Colza oil or Rapeseed oil is a nondrying oil obtained from the seeds of Rapeseed (Brassica napus subsp. napus.syn. Brassica napus var. oleifera Delile, Brassica campestris subsp. napus (L.) Hook.f. & T.Anderson.) Colza is extensively cultivated in France, Belgium, the United States, the Netherlands, Germany and Poland. In France, especially, the extraction of the oil is an important industry. In commerce, colza is a traditional rapeseed oil (with turnip rape oil, sarson oil, toria oil (Brassica rapa ssp.), and ravison oil), to which they are very closely allied in both source and properties. It is a comparatively nonodoriferous oil of a yellow colour, having a specific gravity varying between 0.912 and 0.920. The cake left after extraction of the oil is a valuable feed ingredient for pigs.

Colza oil is extensively used as a lubricant for machinery.

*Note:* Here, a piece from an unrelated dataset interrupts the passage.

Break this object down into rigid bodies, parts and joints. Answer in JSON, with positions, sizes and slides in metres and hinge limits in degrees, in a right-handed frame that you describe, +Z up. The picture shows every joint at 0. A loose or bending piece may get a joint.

Colza oil was used extensively in European domestic lighting before the advent of coal (city) gas or kerosene. It was the preferred oil for train pot lamps, and was used for lighting railway coaches in the United Kingdom before gas lighting, and later electric lighting, were adopted. Burned in a Carcel lamp, it was part of the definition of the French standard measure for illumination, the carcel, for most of the nineteenth century. In lighthouses, for example in early Canada, colza oil was used before the introduction of mineral oil. The colza oil was used with the Argand burner because it was cheaper than whale oil. Colza was burned to a limited extent in the Confederacy during the American Civil War.